I'm not sure why the bride to be on the show upgraded her ring (Since I didn't watch the show yet- just read the description), but thought I'd bring up my opinion on the subject anyways :).

 
November 18, 2006, 8:11 pm CST

11/21 Nightmare Brides and Grooms

I agree that there are two sides to the story but at the same time if they are bickering and not on the same page,they do not need to be planning a wedding because chances are the bickering will go right along with them into the marriage,and then chances are, the marriage will end. man, my husabnd and I was so anxious to be together, we just about cancelled the wedding and eloped, that would have been pretty cool,LOL if only Weddings and marriages are not suppose to be stressful, they are suppose to be joyous. If only husbands and wives could actually learn to work together instead of against each other, Gonna go spend some quality time with the hubby, he might not be perfect but man,I am one lucky wife and to be able to look back on my wedding day and rejoice in that day is awesome, for it was  dream come true, nothing close to being a nightmare.
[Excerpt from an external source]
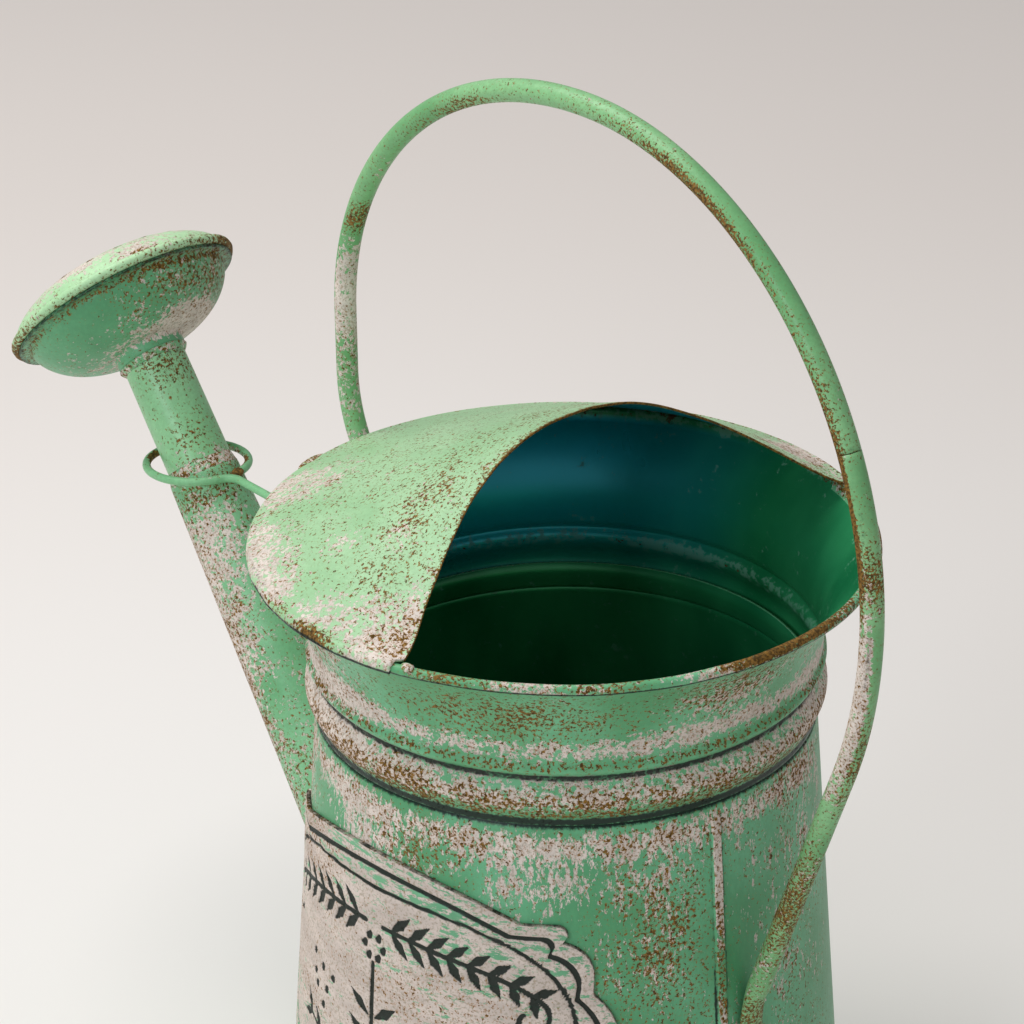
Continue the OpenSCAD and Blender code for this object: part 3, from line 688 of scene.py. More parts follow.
neck_root_r = TIP_D / 2 - SHEET - FIT
neck_slope = (NECK_TIP_D / 2 - neck_root_r) / (NECK_IN + NECK_OUT)
s = np.linspace(SPOUT_LEN - NECK_IN, SPOUT_LEN + NECK_OUT, 60)
r = neck_root_r + neck_slope * (s - s[0])
section = np.concatenate([np.stack([r, s], 1), np.stack([r - SHEET, s], 1)[::-1]])
grid, a = turned(spout_foot, lean, section, 96)
spout_neck = skin("spout_neck", grid)
up_neck = section[:, 1] - SPOUT_LEN
# a dark line just under the rose's solder ring is painted shade
wear(spout_neck, grid, pale=0.14 + bands(up_neck, (0.3, 3, 9), (0.1, 38, 6)),
     rust=0.22 + 0.25 * near(up_neck, 35, 15) * soft(np.cos(a - 0.3), -0.5, 0.8)
     + 0.22 * near(up_neck, 12, 14) * soft(np.cos(a), 0, 1), wash=0.45 * near(up_neck, 38.6, 1.6))
fasten(spout_neck, "rose_neck", "spout_paint",
       paint("neck_paint", (154, 210, 158), (136, 196, 142), gloss=0.36, seed=131.0))


def wiped_joint(name, origin, lean, path, pale, rust, wash=0.0):
    """A ring of solder wiped round a tube's joint."""
    ring, _ = turned(origin, lean, path, 72)
    made = skin(name, ring)
    wear(made, ring, pale=pale, rust=rust, wash=wash)
    fasten(made, None, "spout_paint", spout_paint)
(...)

To anyone planning a wedding, be joyful, not stressed, you'll be glad you were, jotpus that is.
 
November 19, 2006, 5:03 pm CST

You Never Know

I really hope that this couple will move past the tension of the planning of the wedding and remember how fun it was to fall in love.  I don't think that any of us can pretend to think we know the story behind this relationship based on a brief synopsis placed on the web, presumably, by the people who are airing the show.  I think if I were out on a weekend and met Jamie I would certainly be interested and Mike looks like a nice enough fella, ..... what else do I know? The point would be that if I did meet Mike or Jamie on the street or out on a weekend I wouldn't know anything more than what I saw or heard.   Lets watch the show and see if there is any Paul Harvey here.........  we could all use the rest of the story before we judge anyone......  Don't ya think?